I had an M1 in mine for quite some time and eventually upgraded to an LR Baggs Anthem. I still have the M1 and think that it's the best drop-in acoustic pickup out there. It's percussive and doesn't sound as artificial (not a huge fan of plugging acoustics in anyways) as an under saddle or even some of the Fishman rare earth stuff.

I just checked out the Kijiji ad, that's a very fair price.


----------



## b-nads (Apr 9, 2010)

My father has a the DM3 - he and I both love it. Great bass response, but the sweet highs associated with Taylors, and sounds great picked or finger style.


----------



## rollingdam (May 11, 2006)

If you can swing it, get this one-made in the tacoma factory-Appalacian spruce top

http://www.kijiji.ca/v-guitar/edmon...ith-built-in-pickup-hardshell-case/1014165898


----------



## vadsy (Dec 2, 2010)

Thanks for the input guys.

I haven't heard back from the DN4 guy, it's been a few days and I tried from a couple of different emails in case it was caught in his spam folder. I just wanted to try another Taylor but in a bigger body style, sticking with a brand I was familiar and happy with but something different. It's not my dream guitar but if I could land it for $800-850 I'd try it.
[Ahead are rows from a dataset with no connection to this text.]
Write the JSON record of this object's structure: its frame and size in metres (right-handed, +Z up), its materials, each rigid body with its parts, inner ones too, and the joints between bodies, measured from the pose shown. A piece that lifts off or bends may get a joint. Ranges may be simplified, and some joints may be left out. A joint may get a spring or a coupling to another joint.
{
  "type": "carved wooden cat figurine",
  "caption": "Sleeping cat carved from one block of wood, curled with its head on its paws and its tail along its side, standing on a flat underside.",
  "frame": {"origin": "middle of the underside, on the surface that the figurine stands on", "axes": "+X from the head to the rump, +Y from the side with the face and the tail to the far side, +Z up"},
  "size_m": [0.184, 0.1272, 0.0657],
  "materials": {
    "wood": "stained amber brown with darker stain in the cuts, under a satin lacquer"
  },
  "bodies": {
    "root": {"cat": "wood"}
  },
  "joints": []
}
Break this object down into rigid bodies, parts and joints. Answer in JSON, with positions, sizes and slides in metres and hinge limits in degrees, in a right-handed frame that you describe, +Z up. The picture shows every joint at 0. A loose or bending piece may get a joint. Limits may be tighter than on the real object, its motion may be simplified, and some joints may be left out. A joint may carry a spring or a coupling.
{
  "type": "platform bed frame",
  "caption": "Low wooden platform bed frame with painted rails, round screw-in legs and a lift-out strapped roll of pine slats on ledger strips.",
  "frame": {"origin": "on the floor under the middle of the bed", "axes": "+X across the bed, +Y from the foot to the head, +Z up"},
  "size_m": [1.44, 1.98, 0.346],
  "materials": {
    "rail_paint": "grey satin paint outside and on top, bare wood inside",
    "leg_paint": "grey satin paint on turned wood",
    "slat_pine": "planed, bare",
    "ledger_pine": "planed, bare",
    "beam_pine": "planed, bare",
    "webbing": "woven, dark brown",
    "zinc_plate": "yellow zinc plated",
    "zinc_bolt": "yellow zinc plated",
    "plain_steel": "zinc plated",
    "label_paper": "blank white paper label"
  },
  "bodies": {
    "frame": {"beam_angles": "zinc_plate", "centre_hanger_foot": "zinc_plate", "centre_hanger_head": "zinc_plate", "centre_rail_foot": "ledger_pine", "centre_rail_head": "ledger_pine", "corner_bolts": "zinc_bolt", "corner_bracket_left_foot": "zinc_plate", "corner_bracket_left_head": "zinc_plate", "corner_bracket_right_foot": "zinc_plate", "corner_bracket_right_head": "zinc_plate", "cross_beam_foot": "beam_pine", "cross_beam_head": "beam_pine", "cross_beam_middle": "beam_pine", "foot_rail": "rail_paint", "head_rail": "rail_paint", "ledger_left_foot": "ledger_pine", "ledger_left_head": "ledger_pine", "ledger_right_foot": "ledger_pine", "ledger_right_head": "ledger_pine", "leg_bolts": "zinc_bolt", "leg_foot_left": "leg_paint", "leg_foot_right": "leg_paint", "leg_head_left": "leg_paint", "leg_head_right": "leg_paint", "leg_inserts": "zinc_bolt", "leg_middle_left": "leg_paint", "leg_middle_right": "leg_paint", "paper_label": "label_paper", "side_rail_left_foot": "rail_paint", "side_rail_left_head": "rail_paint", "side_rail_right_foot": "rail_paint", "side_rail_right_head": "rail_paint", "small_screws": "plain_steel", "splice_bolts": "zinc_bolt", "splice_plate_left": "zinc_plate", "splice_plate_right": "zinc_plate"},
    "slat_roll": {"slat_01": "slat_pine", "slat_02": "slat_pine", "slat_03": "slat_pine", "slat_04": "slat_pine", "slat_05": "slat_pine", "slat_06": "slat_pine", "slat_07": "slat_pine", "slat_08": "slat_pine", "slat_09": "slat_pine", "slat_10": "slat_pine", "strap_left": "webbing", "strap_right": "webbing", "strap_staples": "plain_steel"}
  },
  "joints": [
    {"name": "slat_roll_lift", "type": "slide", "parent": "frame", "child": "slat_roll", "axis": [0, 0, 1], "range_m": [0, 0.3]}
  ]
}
I saw the Guild, it's very nice, but they haven't caught me in the past and if I was to break the thousand and up mark I'd go further and shoot for finding a J45 or J29.


----------



## ampaholic (Sep 19, 2006)

Two thumbs up on the M1. I've had one in my Martin Shenandoah for years and love it.


----------



## b-nads (Apr 9, 2010)

$850 for a great shape DN4? Scoop it up!


----------



## zdogma (Mar 21, 2006)

I have a Taylor 414 which is the smaller body version, no pickup, same wood. I love the Ovangkol back. Its my favourite acoustic, I like it better than my Martin OM 18.


----------



## vadsy (Dec 2, 2010)

I still have not heard from the seller, though the ad was still up yesterday, but the guy who bought it last Saturday got in touch with me through my wanted ad and notified me it was sold. I missed it by 2 days, guess I'll keep looking. 
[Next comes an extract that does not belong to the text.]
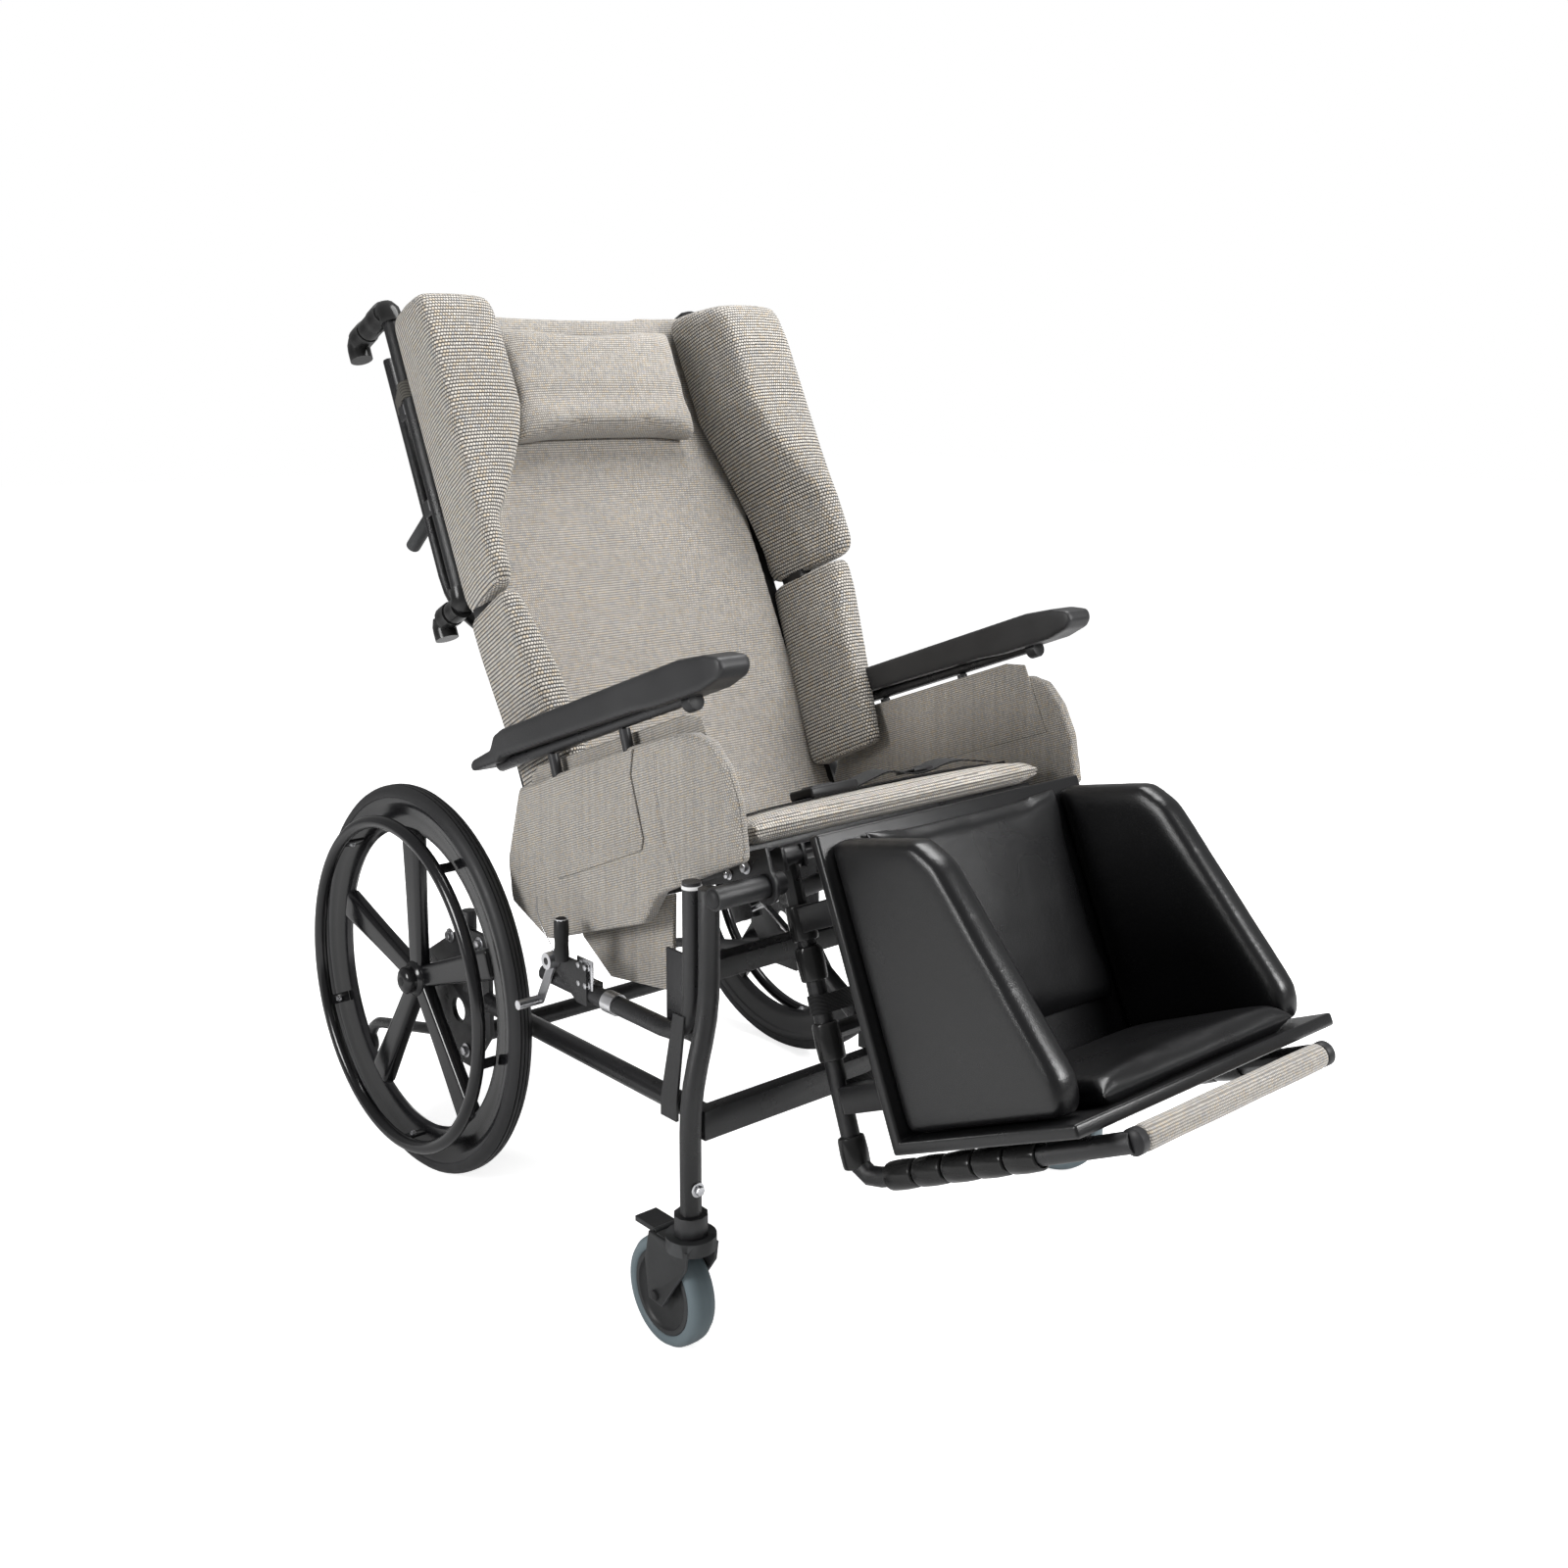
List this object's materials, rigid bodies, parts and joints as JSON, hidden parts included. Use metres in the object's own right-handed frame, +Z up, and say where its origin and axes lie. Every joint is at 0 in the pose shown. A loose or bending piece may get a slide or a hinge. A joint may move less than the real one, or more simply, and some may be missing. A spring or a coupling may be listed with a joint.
{
  "type": "tilt in space wheelchair",
  "caption": "Tilt-in-space care wheelchair with a reclining wing back, headrest pillow, side bolsters, height-adjustable arms, padded foot box on a raising leg rest, mag wheels and casters.",
  "frame": {"origin": "on the floor, under the centre of the chair's own extents", "axes": "+X to the user's left, +Y to the rear, +Z up"},
  "size_m": [0.8662, 1.5638, 1.3706],
  "materials": {
    "paint": "black textured powder coat",
    "zinc": "zinc plated",
    "steel": "polished rod",
    "rim_plastic": "deep gloss moulding",
    "tyre": "grey rubber, grooved tread",
    "caster_plastic": "charcoal moulding",
    "caster_rubber": "blue-grey rubber",
    "pad_plastic": "soft matte moulding",
    "fabric": "grey-beige tweed weave",
    "vinyl": "smooth black vinyl",
    "webbing": "woven strap"
  },
  "bodies": {
    "base": {"front_cross_tube": "paint", "rear_cross_tube": "paint", "upper_cross_bar": "paint", "front_post_right": "paint", "side_tube_right": "paint", "lower_rail_right": "paint", "axle_plate_right": "paint", "anti_tip_right": "paint", "lock_bracket_right": "zinc", "front_post_left": "paint", "side_tube_left": "paint", "lower_rail_left": "paint", "axle_plate_left": "paint", "anti_tip_left": "paint", "lock_bracket_left": "zinc"},
    "rear_wheel_right": {"tyre_right": "tyre", "mag_wheel_right": "rim_plastic", "handrim_right": "rim_plastic"},
    "caster_swivel_right": {"caster_fork_right": "caster_plastic"},
    "caster_roller_right": {"caster_wheel_right": "caster_rubber"},
    "caster_brake_right": {"caster_pedal_right": "caster_plastic"},
    "wheel_lock_right": {"lock_lever_right": "paint"},
    "rear_wheel_left": {"tyre_left": "tyre", "mag_wheel_left": "rim_plastic", "handrim_left": "rim_plastic"},
    "caster_swivel_left": {"caster_fork_left": "caster_plastic"},
    "caster_roller_left": {"caster_wheel_left": "caster_rubber"},
    "caster_brake_left": {"caster_pedal_left": "caster_plastic"},
    "wheel_lock_left": {"lock_lever_left": "paint"},
    "seat": {"seat_frame": "paint", "seat_cushion": "fabric", "lap_belt": "webbing", "side_panel_right": "fabric", "side_panel_left": "fabric", "side_skirt_right": "fabric", "side_skirt_left": "fabric"},
    "arm_right": {"arm_tube_right": "paint", "arm_pad_right": "pad_plastic"},
    "arm_left": {"arm_tube_left": "paint", "arm_pad_left": "pad_plastic"},
    "back": {"back_frame": "paint", "back_cushion": "fabric", "headrest_pillow": "fabric", "back_tube_right": "paint", "back_tube_left": "paint", "wing_right": "fabric", "wing_left": "fabric", "bolster_right": "fabric", "bolster_left": "fabric"},
    "leg_rest": {"leg_frame": "paint", "foot_box_base": "vinyl", "calf_pad": "vinyl", "foot_pad": "vinyl", "foot_box_side_right": "vinyl", "foot_box_side_left": "vinyl"},
    "tilt_cylinder": {"tilt_strut_cylinder": "paint"},
    "tilt_rod": {"tilt_strut_rod": "steel"},
    "recline_cylinder": {"recline_strut_cylinder": "paint"},
    "recline_rod": {"recline_strut_rod": "steel"}
  },
  "joints": [
    {"name": "wheel_spin_right", "type": "hinge", "parent": "base", "child": "rear_wheel_right", "pos_m": [-0.3775, 0.46216, 0.305], "axis": [1, 0, 0], "continuous": true},
    {"name": "caster_swivel_right", "type": "hinge", "parent": "base", "child": "caster_swivel_right", "pos_m": [-0.3888, -0.24344, 0.2], "axis": [0, 0, 1], "continuous": true},
    {"name": "caster_spin_right", "type": "hinge", "parent": "caster_swivel_right", "child": "caster_roller_right", "pos_m": [-0.3888, -0.20244, 0.0718], "axis": [1, 0, 0], "continuous": true},
    {"name": "caster_brake_right", "type": "hinge", "parent": "caster_swivel_right", "child": "caster_brake_right", "pos_m": [-0.3888, -0.19243, 0.151], "axis": [-1, 0, 0], "range_deg": [0, 6]},
    {"name": "wheel_lock_right", "type": "hinge", "parent": "base", "child": "wheel_lock_right", "pos_m": [-0.37, 0.09016, 0.43], "axis": [1, 0, 0], "range_deg": [0, 20]},
    {"name": "arm_height_right", "type": "slide", "parent": "seat", "child": "arm_right", "axis": [0, 0.342, 0.9397], "range_m": [0, 0.04]},
    {"name": "wheel_spin_left", "type": "hinge", "parent": "base", "child": "rear_wheel_left", "pos_m": [0.3775, 0.46216, 0.305], "axis": [1, 0, 0], "continuous": true},
    {"name": "caster_swivel_left", "type": "hinge", "parent": "base", "child": "caster_swivel_left", "pos_m": [0.3888, -0.24344, 0.2], "axis": [0, 0, 1], "continuous": true},
    {"name": "caster_spin_left", "type": "hinge", "parent": "caster_swivel_left", "child": "caster_roller_left", "pos_m": [0.36647, -0.20905, 0.0718], "axis": [0.8387, 0.5446, 0], "continuous": true},
    {"name": "caster_brake_left", "type": "hinge", "parent": "caster_swivel_left", "child": "caster_brake_left", "pos_m": [0.36102, -0.20066, 0.151], "axis": [-0.8387, -0.5446, 0], "range_deg": [0, 6]},
    {"name": "wheel_lock_left", "type": "hinge", "parent": "base", "child": "wheel_lock_left", "pos_m": [0.37, 0.09016, 0.43], "axis": [1, 0, 0], "range_deg": [0, 20]},
    {"name": "arm_height_left", "type": "slide", "parent": "seat", "child": "arm_left", "axis": [0, 0.342, 0.9397], "range_m": [0, 0.04]},
    {"name": "tilt", "type": "hinge", "parent": "base", "child": "seat", "pos_m": [0, -0.27283, 0.602], "axis": [-1, 0, 0], "range_deg": [-15, 15]},
    {"name": "recline", "type": "hinge", "parent": "seat", "child": "back", "pos_m": [0, 0.21616, 0.47191], "axis": [-1, 0, 0], "range_deg": [-5.6, 34.4]},
    {"name": "leg_raise", "type": "hinge", "parent": "seat", "child": "leg_rest", "pos_m": [0, -0.23695, 0.61874], "axis": [-1, 0, 0], "range_deg": [0, 65]},
    {"name": "tilt_strut_turn", "type": "hinge", "parent": "base", "child": "tilt_cylinder", "pos_m": [-0.06, -0.22784, 0.342], "axis": [-1, 0, 0], "range_deg": [-11.5, 11.5]},
    {"name": "tilt_strut_slide", "type": "slide", "parent": "tilt_cylinder", "child": "tilt_rod", "axis": [0, 0.8723, 0.489], "range_m": [-0.068, 0.068]},
    {"name": "recline_strut_turn", "type": "hinge", "parent": "seat", "child": "recline_cylinder", "pos_m": [0.06, -0.05893, 0.51138], "axis": [-1, 0, 0], "range_deg": [-1, 1]},
    {"name": "recline_strut_slide", "type": "slide", "parent": "recline_cylinder", "child": "recline_rod", "axis": [0, 0.8914, -0.4532], "range_m": [-0.056, 0.011]}
  ],
  "couplings": [
    {"joint": "tilt_strut_turn", "follows": "tilt", "ratio": 0.71},
    {"joint": "tilt_strut_slide", "follows": "tilt", "m_per_rad": -0.25},
    {"joint": "recline_strut_turn", "follows": "recline", "ratio": 0.01},
    {"joint": "recline_strut_slide", "follows": "recline", "m_per_rad": -0.09}
  ]
}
It was off to L&M after work yesterday, as per my usual Friday routine, where I played 10 to 12 acoustics but not before being distracted by this...









I put it back after 15 minutes, the neck is odd shaped. Went on to the acoustic room where I tried Gibsons, Martins, Larrivees and Taylors. The Taylor's were the front runners yesterday but I love a few of the Gibson J29s in the shop, unfortunately it was hard to compare with most of them having dead strings. 

The quest continues....


----------



## zdogma (Mar 21, 2006)

Yeah, I've never understood why they don't make some effort and change the strings on the acoustics more often. Our L&M is the same, some guitars have green strings, lol. Lauzon's music here in Ottawa (family owned shop with Collings, Martin and Taylor) is MUCH better for that, the strings are nearly always pristine, guitars are set up properly and even in tune.


----------



## pattste (Dec 30, 2007)

vadsy said:


> I love a few of the Gibson J29s in the shop, unfortunately it was hard to compare with most of them having dead strings.
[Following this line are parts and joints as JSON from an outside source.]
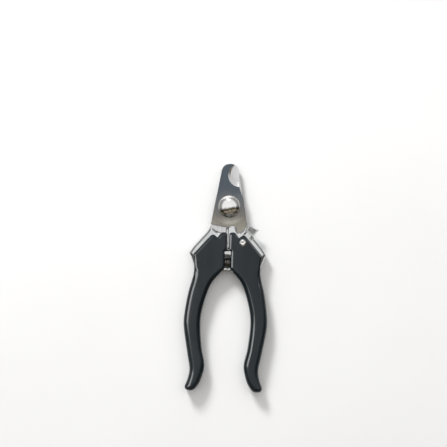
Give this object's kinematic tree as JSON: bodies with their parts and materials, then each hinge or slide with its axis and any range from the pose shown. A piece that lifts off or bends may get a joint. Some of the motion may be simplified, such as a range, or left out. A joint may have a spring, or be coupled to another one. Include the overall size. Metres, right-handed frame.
{
  "type": "pet nail clipper",
  "caption": "Plier-type pet nail clipper with claw-notched bypass blades on a domed pivot, curved black handles, an inner return spring and a thumb lock lever.",
  "frame": {"origin": "middle of the closed clipper's bounding box, on the face that it lies on", "axes": "+Y towards the blade tips, +Z out of the front face with the domed nut, +X towards the handle with the lock lever"},
  "size_m": [0.0466, 0.1272, 0.0113],
  "materials": {
    "blade_steel": "satin ground",
    "bolster_metal": "polished casting",
    "grip_plastic": "gloss",
    "spring_steel": "bright wire",
    "lever_steel": "plated sheet",
    "bright_hardware": "mirror plated"
  },
  "bodies": {
    "root": {"back_blade": "blade_steel", "left_bolster": "bolster_metal", "left_rear_grip": "grip_plastic", "left_front_grip": "grip_plastic", "left_tang_rivet": "spring_steel", "left_spring_seat": "bright_hardware", "left_upper_grip_screw": "bright_hardware", "left_lower_grip_screw": "bright_hardware", "pivot_bolt": "bright_hardware", "rear_washer": "bright_hardware", "front_washer": "bright_hardware", "dome_nut": "bright_hardware", "return_spring": "spring_steel", "lock_catch_pin": "bright_hardware"},
    "right_half": {"front_blade": "blade_steel", "right_bolster": "bolster_metal", "right_front_grip": "grip_plastic", "right_rear_grip": "grip_plastic", "right_tang_rivet": "spring_steel", "right_spring_seat": "bright_hardware", "right_upper_grip_screw": "bright_hardware", "right_lower_grip_screw": "bright_hardware", "lock_rivet": "bright_hardware", "lock_wave_washer": "spring_steel"},
    "lock_lever": {"lock_lever": "lever_steel"}
  },
  "joints": [
    {"name": "handle_pivot", "type": "hinge", "parent": "root", "child": "right_half", "pos_m": [0, 0.03975, 0.005], "axis": [0, 0, 1], "range_deg": [0, 28], "stiffness_Nm_per_rad": 0.26, "springref_deg": 29.79, "deforming": ["return_spring"]},
    {"name": "lock_swing", "type": "hinge", "parent": "right_half", "child": "lock_lever", "pos_m": [0.0082, 0.0197, 0.0075], "axis": [0, 0, -1], "range_deg": [0, 10]}
  ]
}
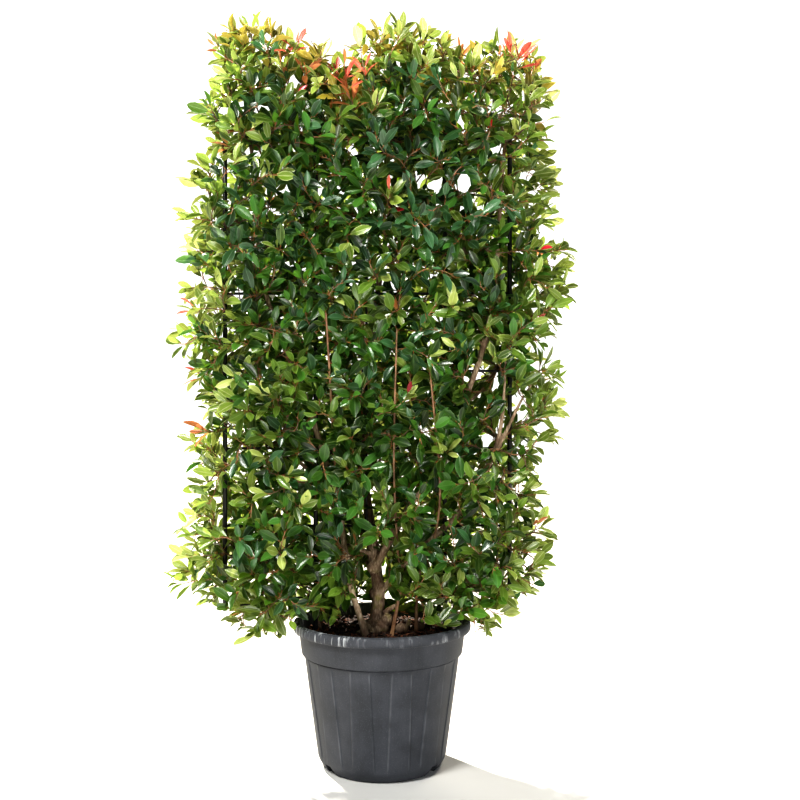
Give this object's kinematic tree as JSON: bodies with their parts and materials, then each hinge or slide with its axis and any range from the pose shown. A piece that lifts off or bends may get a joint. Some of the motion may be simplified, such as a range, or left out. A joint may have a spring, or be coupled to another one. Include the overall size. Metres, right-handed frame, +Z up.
{
  "type": "potted red robin photinia screen",
  "caption": "Evergreen red robin photinia shrub with several stems, trained flat as an upright leafy screen on a thin metal frame, in a ribbed round nursery pot.",
  "frame": {"origin": "centre of the pot's flat underside, on the ground plane", "axes": "+Z up, X along the flat screen with +X to the right as seen from the front, -Y out of the front of the screen"},
  "size_m": [1.0599, 0.4706, 1.9909],
  "materials": {
    "pot": "matte charcoal moulded plastic with faint scuffs",
    "compost": "dark brown bark compost with a few pale chips",
    "frame": "satin black powder coat",
    "bark": "grey-brown, finely fissured bark with a warm tint",
    "young_bark": "smooth reddish-brown young bark",
    "foliage": "glossy green leaves on reddish twigs, with a few red and orange young leaves"
  },
  "bodies": {
    "root": {"bough_leader": "bark", "bough_left": "bark", "bough_left_2": "bark", "bough_left_3": "bark", "bough_left_4": "bark", "bough_middle_1": "bark", "bough_middle_2": "bark", "bough_middle_3": "bark", "bough_middle_4": "bark", "bough_right": "bark", "bough_right_3": "bark", "bough_right_4": "bark", "bough_right_low": "bark", "compost": "compost", "foliage_left_1": "foliage", "foliage_left_2": "foliage", "foliage_left_3": "foliage", "foliage_left_4": "foliage", "foliage_left_5": "foliage", "foliage_middle_1": "foliage", "foliage_middle_2": "foliage", "foliage_middle_3": "foliage", "foliage_middle_4": "foliage", "foliage_middle_5": "foliage", "foliage_right_1": "foliage", "foliage_right_2": "foliage", "foliage_right_3": "foliage", "foliage_right_4": "foliage", "foliage_right_5": "foliage", "frame_brace_left": "frame", "frame_brace_right": "frame", "frame_left": "frame", "frame_leg_left": "frame", "frame_leg_right": "frame", "frame_middle": "frame", "frame_right": "frame", "frame_row_1": "frame", "frame_row_2": "frame", "frame_row_3": "frame", "frame_row_4": "frame", "frame_row_5": "frame", "frame_row_6": "frame", "pot": "pot", "shoot_left": "young_bark", "shoot_middle": "young_bark", "shoot_right": "young_bark", "stem_far_left": "bark", "stem_far_right": "bark", "stem_left": "bark", "trunk": "bark"}
  },
  "joints": []
}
This is a very common occurence. Gibson normally uses their own Masterbuilt Premium strings on their acoustics. They sound fantastic but go dead very quickly. Most manufacturers have switched to coated strings by Elixir or D'Addario, which gives them an advantage in the showroom. I own a Gibson jumbo acoustic and use the Masterbuilt Premium strings and prefer them to coated strings but you have to be willing to change strings often - with the effort and expense that comes with it. By the way, I bought my guitar from Long and McQuade in Ottawa. It had dead strings on it but they offered to put new strings on it so I could test it properly. It was a good investment on their part.


----------



## vadsy (Dec 2, 2010)

I happened to be close to the downtown L&M today so I stopped to play through some of the acoustics they had in stock. Three out of four J45's sounded less than stellar, again a J29 was above average but I feel like they are still a bit much price wise for somewhat a budget line. Nothing special among the limited Taylor stock but I did come across an older, made in Canada, Larrivee L-02 that was really great in tone, playability and price. I asked them to put on a new set of strings as the ones that were on it were on the way out, the guy gave me an odd look but said he would and I said I'd stop in tomorrow to check it out again.

Anyone have experience with these? Mine is limited, I've loved a Larrivee in the past but it wasn't meant to be.


----------